### DATA SECTION

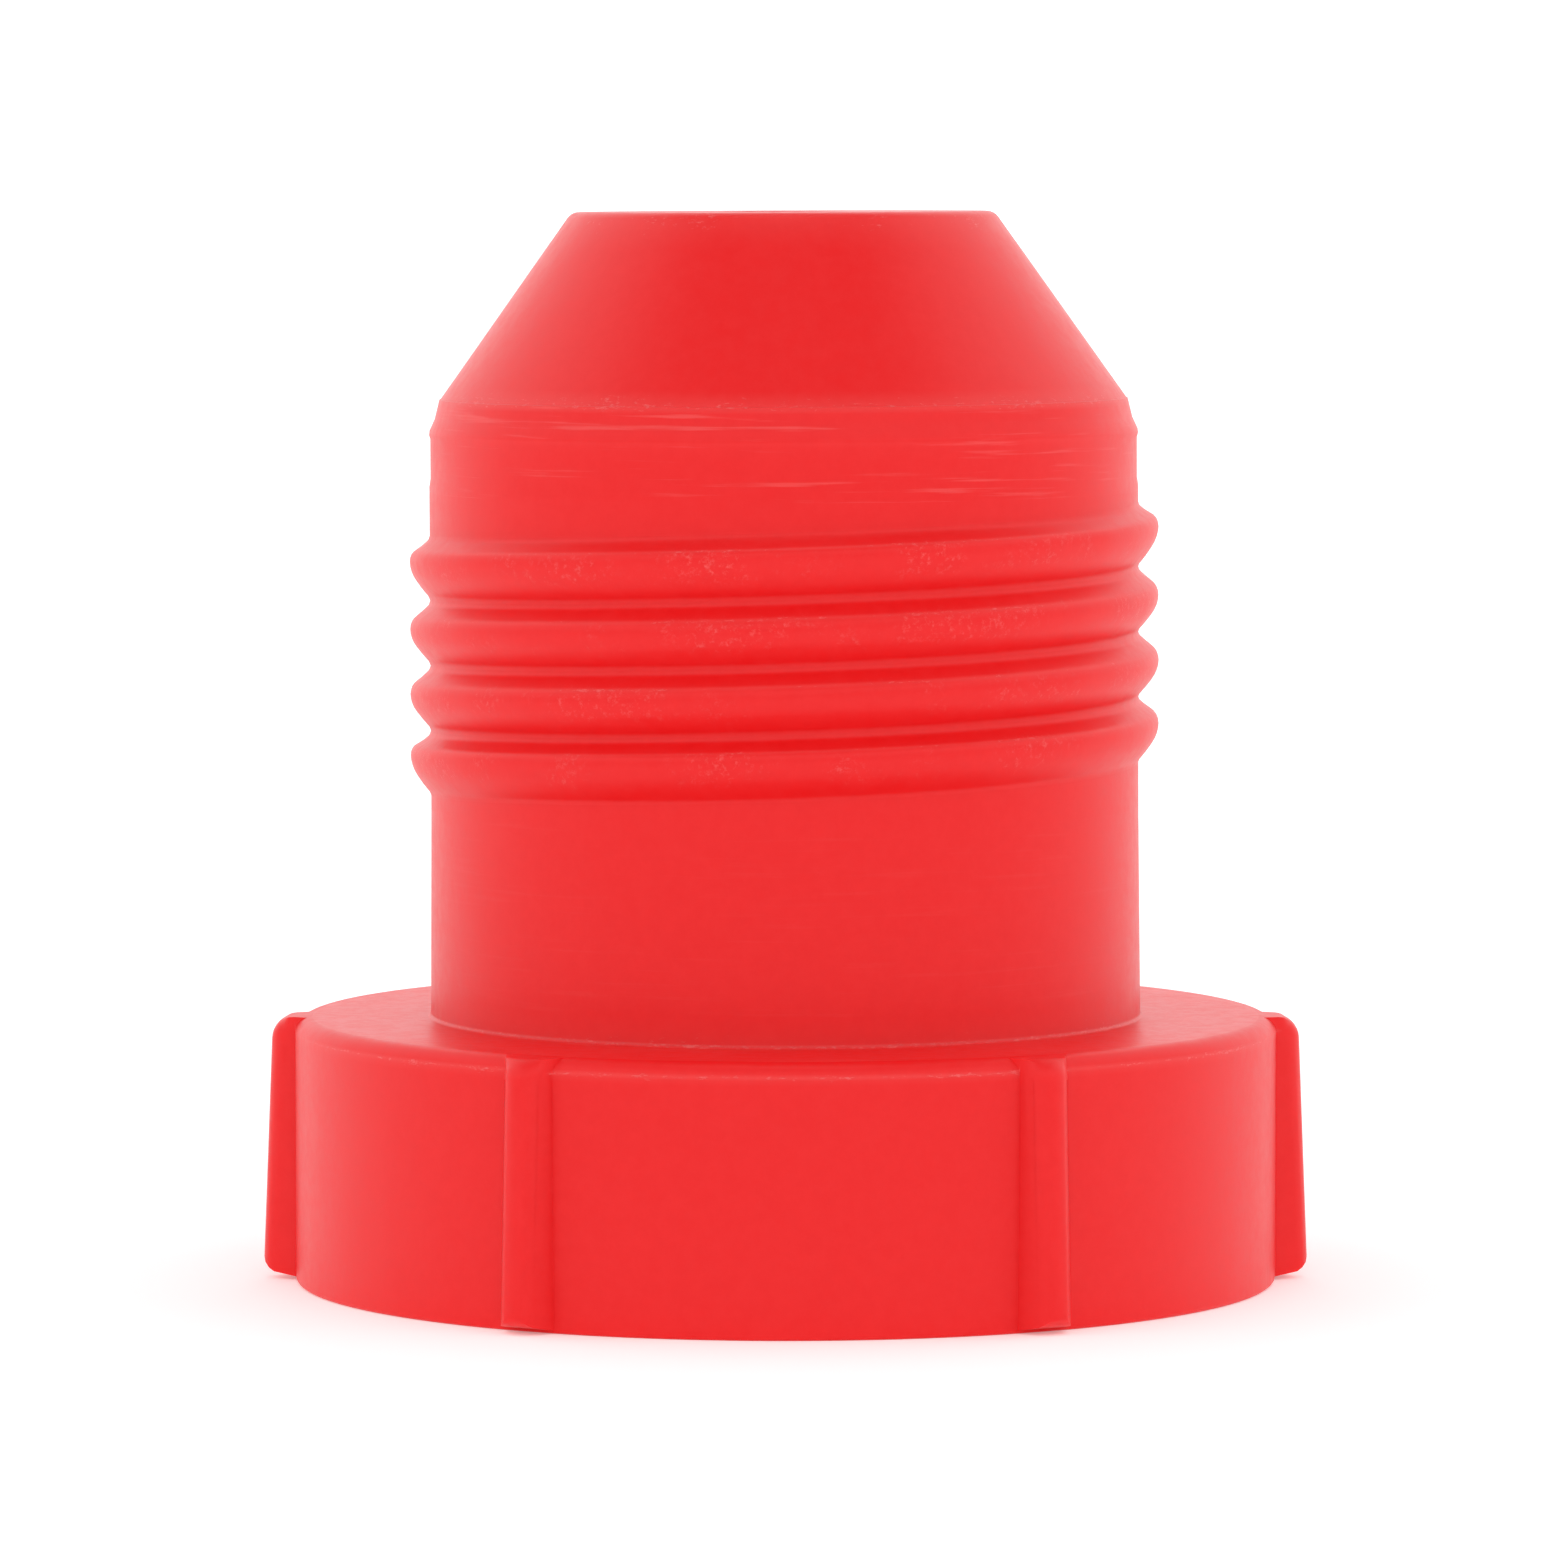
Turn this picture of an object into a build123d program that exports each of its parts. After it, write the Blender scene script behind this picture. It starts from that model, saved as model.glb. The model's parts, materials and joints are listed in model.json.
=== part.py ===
from build123d import *
import math
import os

# Threaded protective plug for 37 degree flared-tube fittings: one polyethylene moulding.
# It stands on the rim of its head. The origin is the centre of that rim, and the nose points up +Z.
# All sizes are in millimetres and degrees.

# Overall
OVERALL_HEIGHT = 26.10
WALL = 1.55                      # wall of the shank and the nose
HEAD_WALL = 1.60                 # wall of the head's skirt and web

# Head
HEAD_RADIUS = 12.00
HEAD_HEIGHT = 6.48
HEAD_EDGE_ROUND = 0.42
HEAD_RIM_ROUND = 0.12
FOOT_ROUND = 0.18                # where the shank meets the head

# Grip ribs
RIB_COUNT = 6
RIB_REACH_BOTTOM = 0.80          # how far a rib stands out of the head at its foot
RIB_REACH_TOP = 0.56
RIB_TIP_HALF_WIDTH = 0.34
RIB_ROOT_HALF_WIDTH = 0.66
RIB_TIP_ROUND = 0.12
RIB_TOP_ROUND = 0.55
RIB_FOOT_SLOPE = 15.0
RIB_BEDDING = 0.50               # how deep a rib starts inside the head

# Shank and pilot
SHANK_RADIUS = 8.64              # at the thread
SHANK_FOOT_SPREAD = 0.04         # how much wider the shank is at the head
PILOT_STEP = 0.03                # how much narrower the pilot is
PILOT_TAPER = 0.20               # height over which the shank narrows to the pilot

# Thread: 3/4-16 UNF pitch, right-hand, undersized rounded crests
THREAD_PITCH = 25.4 / 16
THREAD_HEIGHT = 0.49
THREAD_LAND = 0.23               # flat root left between two turns
THREAD_CREST_WIDTH = 0.58
THREAD_CREST_RISE = 0.09
THREAD_TURNS = 3.85
THREAD_MIDDLE_ANGLE = 90.0       # the half-way point of the helix, seen from above, from +X
THREAD_DROP = 5.94               # from the top of the band down to the middle of the thread
THREAD_BEDDING = 0.10

# Band, bead and nose cone
BAND_STEP = 0.15                 # how much narrower the band is than the shank
BAND_HEIGHT = 0.40
BEAD_DROP = 0.70                 # from the top of the band down to the bead
BEAD_HALF_HEIGHT = 0.10
BEAD_RISE = 0.03
NOSE_RADIUS = 5.10
CONE_HALF_ANGLE = 35.3
CONE_LEDGE = 0.06                # flat step between the cone's base and the band
NOSE_EDGE_ROUND = 0.25

# Core, open at the head
CORE_DRAFT = 0.5
CORE_ROOF_ROUND = 0.80
CORE_MOUTH_ROUND = 0.50
POCKET_DRAFT = 1.0
POCKET_CORNER_ROUND = 0.60

# Moulding marks
GATE_DIMPLE_RADIUS = 1.60
GATE_DIMPLE_DEPTH = 0.30
GATE_NUB_RADIUS = 0.45
GATE_NUB_HEIGHT = 0.18
EJECTOR_COUNT = 4
EJECTOR_RADIUS = 0.80
EJECTOR_DEPTH = 0.08

# Radii and heights that follow from the sizes above
SHANK_FOOT_RADIUS = SHANK_RADIUS + SHANK_FOOT_SPREAD
PILOT_RADIUS = SHANK_RADIUS - PILOT_STEP
BAND_RADIUS = SHANK_RADIUS - BAND_STEP
CONE_SLOPE = math.tan(math.radians(CONE_HALF_ANGLE))
CONE_HEIGHT = (BAND_RADIUS - CONE_LEDGE - NOSE_RADIUS) / CONE_SLOPE
BAND_TOP_Z = OVERALL_HEIGHT - CONE_HEIGHT
BEAD_Z = BAND_TOP_Z - BEAD_DROP
THREAD_MIDDLE_Z = BAND_TOP_Z - THREAD_DROP
POCKET_ROOF_Z = HEAD_HEIGHT - HEAD_WALL
POCKET_RADIUS = HEAD_RADIUS - HEAD_WALL
CORE_RADIUS = SHANK_FOOT_RADIUS - WALL


def turned(section):
    """A solid of revolution about Z from a closed (radius, height) section."""
    return revolve(section, axis=Axis.Z, revolution_arc=360)


def section_of(points):
    """A closed face in the XZ plane through (radius, height) points."""
    outline = Polyline([(radius, 0, height) for radius, height in points], close=True)
    return make_face(outline).face()


def rounded(section, corners):
    """Rounds the corners of a (radius, height) section: corners are (radius, height, round)."""
    for radius, height, size in corners:
        target = Vector(radius, 0, height)
        corner = min(section.vertices(), key=lambda vertex: (Vector(*vertex) - target).length)
        section = section.fillet_2d(size, [corner])
    return section


def outer_body():
    """Nose, cone, band, bead, pilot, shank and head as one turned shape."""
    bead_low = BEAD_Z - BEAD_HALF_HEIGHT
    bead_high = BEAD_Z + BEAD_HALF_HEIGHT
    thread_reach = THREAD_PITCH * (THREAD_TURNS + 1) / 2
    points = [
        (0, 0),
        (HEAD_RADIUS, 0),
        (HEAD_RADIUS, HEAD_HEIGHT),
        (SHANK_FOOT_RADIUS, HEAD_HEIGHT),
        (SHANK_RADIUS, THREAD_MIDDLE_Z - thread_reach),
        (SHANK_RADIUS, THREAD_MIDDLE_Z + thread_reach),
        (PILOT_RADIUS, THREAD_MIDDLE_Z + thread_reach + PILOT_TAPER),
        (PILOT_RADIUS, bead_low),
        (PILOT_RADIUS + BEAD_RISE, bead_low + BEAD_RISE),
        (PILOT_RADIUS + BEAD_RISE, bead_high - BEAD_RISE),
        (BAND_RADIUS, BAND_TOP_Z - BAND_HEIGHT),
        (BAND_RADIUS, BAND_TOP_Z),
        (BAND_RADIUS - CONE_LEDGE, BAND_TOP_Z),
        (NOSE_RADIUS, OVERALL_HEIGHT),
        (0, OVERALL_HEIGHT),
    ]
    corners = [
        (HEAD_RADIUS, 0, HEAD_RIM_ROUND),
        (HEAD_RADIUS, HEAD_HEIGHT, HEAD_EDGE_ROUND),
        (SHANK_FOOT_RADIUS, HEAD_HEIGHT, FOOT_ROUND),
        (NOSE_RADIUS, OVERALL_HEIGHT, NOSE_EDGE_ROUND),
    ]
    return turned(rounded(section_of(points), corners))


def rib_section(reach, height):
    """One rib's cross-section at a height: a wedge that narrows outwards."""
    tip = HEAD_RADIUS + reach
    root = HEAD_RADIUS - RIB_BEDDING
    flare = (RIB_ROOT_HALF_WIDTH - RIB_TIP_HALF_WIDTH) / reach
    root_half_width = RIB_TIP_HALF_WIDTH + flare * (tip - root)
    points = [
        (root, -root_half_width, height),
        (tip, -RIB_TIP_HALF_WIDTH, height),
        (tip, RIB_TIP_HALF_WIDTH, height),
        (root, root_half_width, height),
    ]
    wedge = make_face(Polyline(points, close=True)).face()
    tips = wedge.vertices().sort_by(Axis.X)[-2:]
    return wedge.fillet_2d(RIB_TIP_ROUND, tips)


def rib_envelope():
    """The turned outline that slopes the ribs' feet and rounds their top corners."""
    foot_rise = RIB_REACH_BOTTOM * math.tan(math.radians(RIB_FOOT_SLOPE))
    inner = HEAD_RADIUS - 2 * RIB_BEDDING
    outer = HEAD_RADIUS + RIB_REACH_BOTTOM
    points = [
        (inner, 0),
        (HEAD_RADIUS, 0),
        (outer, foot_rise),
        (HEAD_RADIUS + RIB_REACH_TOP, HEAD_HEIGHT),
        (inner, HEAD_HEIGHT),
    ]
    corners = [
        (outer, foot_rise, RIB_TIP_ROUND),
        (HEAD_RADIUS + RIB_REACH_TOP, HEAD_HEIGHT, RIB_TOP_ROUND),
    ]
    return turned(rounded(section_of(points), corners))


def grip_ribs():
    """Drafted ribs, evenly spaced round the head, the first on +X."""
    wedge = loft([rib_section(RIB_REACH_BOTTOM, 0), rib_section(RIB_REACH_TOP, HEAD_HEIGHT)])
    rib = wedge & rib_envelope()
    return [Rot(0, 0, index * 360 / RIB_COUNT) * rib for index in range(RIB_COUNT)]


def thread_section(start_z, inner, crest):
    """The ridge's axial section on +X: straight flanks and an arched crest."""
    shoulder = crest - THREAD_CREST_RISE
    flare = (THREAD_PITCH - THREAD_LAND - THREAD_CREST_WIDTH) / 2 / (shoulder - SHANK_RADIUS)
    half_base = THREAD_CREST_WIDTH / 2 + flare * (shoulder - inner)
    half_crest = THREAD_CREST_WIDTH / 2
    low = (inner, 0, start_z - half_base)
    low_shoulder = (shoulder, 0, start_z - half_crest)
    top = (crest, 0, start_z)
    high_shoulder = (shoulder, 0, start_z + half_crest)
    high = (inner, 0, start_z + half_base)
    edges = [
        Line(low, low_shoulder),
        ThreePointArc(low_shoulder, top, high_shoulder),
        Line(high_shoulder, high),
        Line(high, low),
    ]
    return make_face(edges)


def thread_ridge():
    """The helical ridge, with both ends run out on flats that touch the shank."""
    height = THREAD_PITCH * THREAD_TURNS
    start_z = THREAD_MIDDLE_Z - height / 2
    inner = SHANK_RADIUS - THREAD_BEDDING
    crest = SHANK_RADIUS + THREAD_HEIGHT
    path = Helix(THREAD_PITCH, height, SHANK_RADIUS, center=(0, 0, start_z))
    ridge = sweep(thread_section(start_z, inner, crest), path=path, is_frenet=True)
    for turn_angle, z in ((0, start_z), (360 * THREAD_TURNS, start_z + height)):
        ridge = ridge - run_out_block(turn_angle, z, crest)
    first_angle = THREAD_MIDDLE_ANGLE - 180 * THREAD_TURNS
    return Rot(0, 0, first_angle) * ridge


def run_out_block(turn_angle, z, crest):
    """A block whose inner face is the flat on which one end of the ridge runs out."""
    reach = math.sqrt(crest ** 2 - SHANK_RADIUS ** 2) * 1.2
    depth = 2 * THREAD_HEIGHT
    block = Box(depth, 2 * reach, THREAD_PITCH * 1.02)
    block = Pos(SHANK_RADIUS + depth / 2, 0, z) * block
    return Rot(0, 0, turn_angle) * block


def core():
    """The space inside: a shallow pocket in the head and a bore up to the nose."""
    draft = math.tan(math.radians(CORE_DRAFT))
    pocket_mouth = POCKET_RADIUS + POCKET_ROOF_Z * math.tan(math.radians(POCKET_DRAFT))
    shoulder_z = BAND_TOP_Z - WALL
    shoulder = CORE_RADIUS - (shoulder_z - POCKET_ROOF_Z) * draft
    roof_z = OVERALL_HEIGHT - WALL
    roof = shoulder - (roof_z - shoulder_z) * CONE_SLOPE
    points = [
        (0, -1),
        (pocket_mouth, -1),
        (pocket_mouth, 0),
        (POCKET_RADIUS, POCKET_ROOF_Z),
        (CORE_RADIUS, POCKET_ROOF_Z),
        (shoulder, shoulder_z),
        (roof, roof_z),
        (0, roof_z),
    ]
    corners = [
        (POCKET_RADIUS, POCKET_ROOF_Z, POCKET_CORNER_ROUND),
        (CORE_RADIUS, POCKET_ROOF_Z, CORE_MOUTH_ROUND),
        (shoulder, shoulder_z, CORE_ROOF_ROUND),
        (roof, roof_z, CORE_ROOF_ROUND),
    ]
    return turned(rounded(section_of(points), corners))


def gate_mark():
    """The dimple in the nose, less the nub that the gate leaves in it."""
    floor_z = OVERALL_HEIGHT - GATE_DIMPLE_DEPTH
    dimple = Cylinder(GATE_DIMPLE_RADIUS, 2 * GATE_DIMPLE_DEPTH)
    nub = Cylinder(GATE_NUB_RADIUS, 2 * GATE_NUB_HEIGHT)
    return Pos(0, 0, OVERALL_HEIGHT) * dimple - Pos(0, 0, floor_z) * nub


def ejector_marks():
    """Shallow round marks that the ejector pins leave in the web of the head."""
    ring = (POCKET_RADIUS + CORE_RADIUS) / 2
    pin = Pos(ring, 0, POCKET_ROOF_Z) * Cylinder(EJECTOR_RADIUS, 2 * EJECTOR_DEPTH)
    first = 180 / EJECTOR_COUNT
    return [Rot(0, 0, first + index * 360 / EJECTOR_COUNT) * pin for index in range(EJECTOR_COUNT)]


def threaded_plug():
    """The whole moulding."""
    plug = outer_body()
    for rib in grip_ribs():
        plug = plug + rib
    plug = plug + thread_ridge()
    plug = plug - core()
    plug = plug - gate_mark()
    for mark in ejector_marks():
        plug = plug - mark
    return plug


os.makedirs("parts", exist_ok=True)
export_step(threaded_plug(), "parts/threaded_plug.step")
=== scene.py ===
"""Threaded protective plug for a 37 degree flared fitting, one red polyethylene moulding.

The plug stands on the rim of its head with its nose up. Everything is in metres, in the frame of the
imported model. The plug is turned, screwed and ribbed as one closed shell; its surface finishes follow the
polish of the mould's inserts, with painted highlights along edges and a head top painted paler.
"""

import json
import logging
import math
from dataclasses import dataclass, field
from enum import Enum

import bpy
import bmesh
from mathutils import Matrix, Vector, noise

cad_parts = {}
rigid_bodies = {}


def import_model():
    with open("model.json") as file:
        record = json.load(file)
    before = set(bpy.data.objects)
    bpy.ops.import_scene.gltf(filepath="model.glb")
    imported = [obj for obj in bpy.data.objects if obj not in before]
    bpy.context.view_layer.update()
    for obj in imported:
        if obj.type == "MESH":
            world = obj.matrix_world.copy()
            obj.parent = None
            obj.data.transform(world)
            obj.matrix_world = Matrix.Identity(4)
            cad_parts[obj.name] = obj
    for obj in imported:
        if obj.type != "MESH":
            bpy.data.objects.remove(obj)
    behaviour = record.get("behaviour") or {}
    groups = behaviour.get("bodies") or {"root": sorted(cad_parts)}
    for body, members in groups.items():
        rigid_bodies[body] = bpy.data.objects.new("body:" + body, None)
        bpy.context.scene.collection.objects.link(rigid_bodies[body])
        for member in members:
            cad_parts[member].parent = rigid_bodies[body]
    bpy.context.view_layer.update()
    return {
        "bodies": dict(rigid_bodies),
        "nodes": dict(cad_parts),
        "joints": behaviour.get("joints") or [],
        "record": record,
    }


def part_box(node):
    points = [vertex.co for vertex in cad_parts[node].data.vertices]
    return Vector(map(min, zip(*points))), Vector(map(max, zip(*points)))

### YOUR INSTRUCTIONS
Begin with the first line of the data above and, please, print each line exactly until you have printed the line containing "HEAD_WALL = 1.60"; print nothing else.

### RESPONSE TO THIS TASK
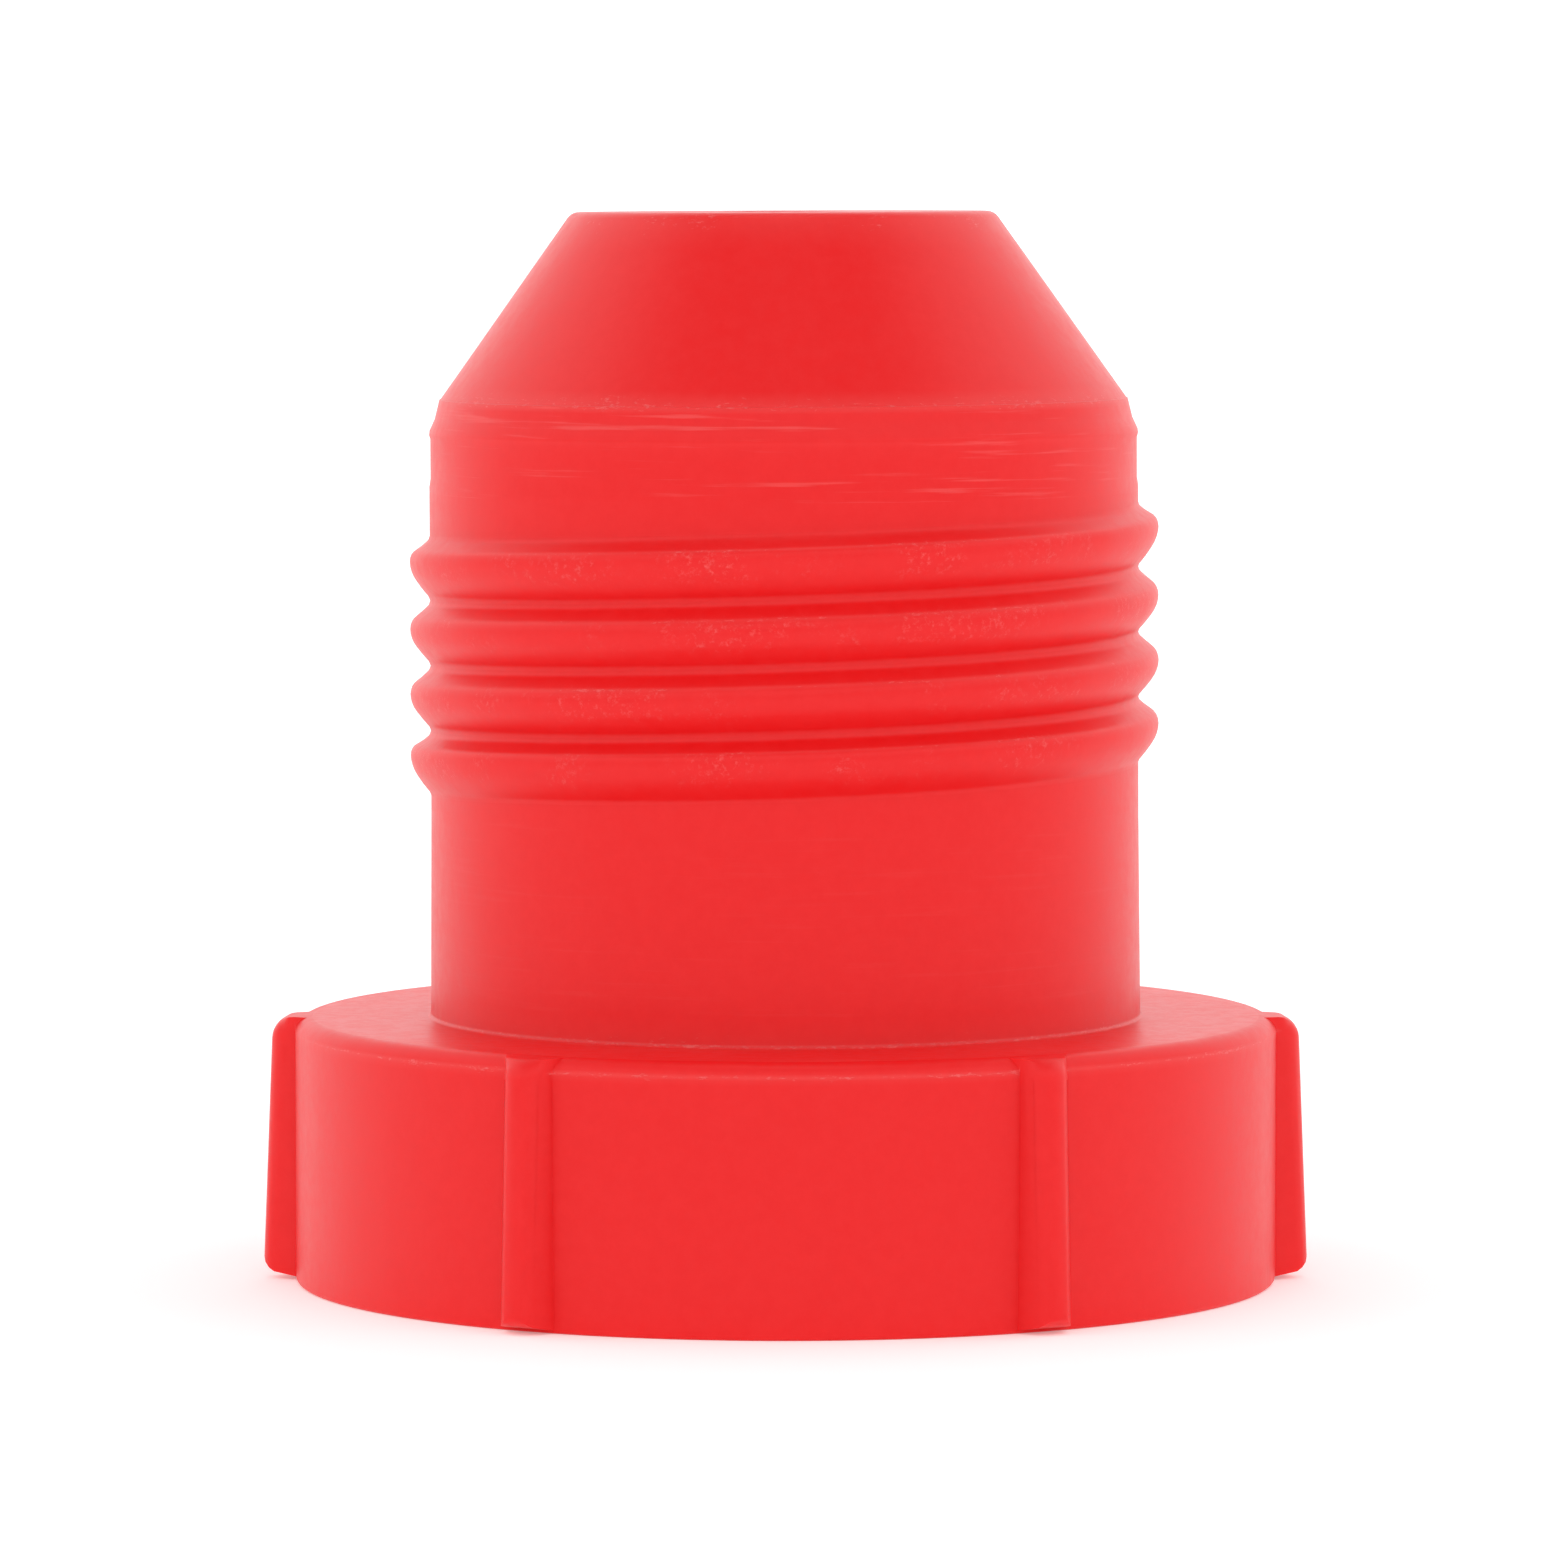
Turn this picture of an object into a build123d program that exports each of its parts. After it, write the Blender scene script behind this picture. It starts from that model, saved as model.glb. The model's parts, materials and joints are listed in model.json.
=== part.py ===
from build123d import *
import math
import os

# Threaded protective plug for 37 degree flared-tube fittings: one polyethylene moulding.
# It stands on the rim of its head. The origin is the centre of that rim, and the nose points up +Z.
# All sizes are in millimetres and degrees.

# Overall
OVERALL_HEIGHT = 26.10
WALL = 1.55                      # wall of the shank and the nose
HEAD_WALL = 1.60                 # wall of the head's skirt and web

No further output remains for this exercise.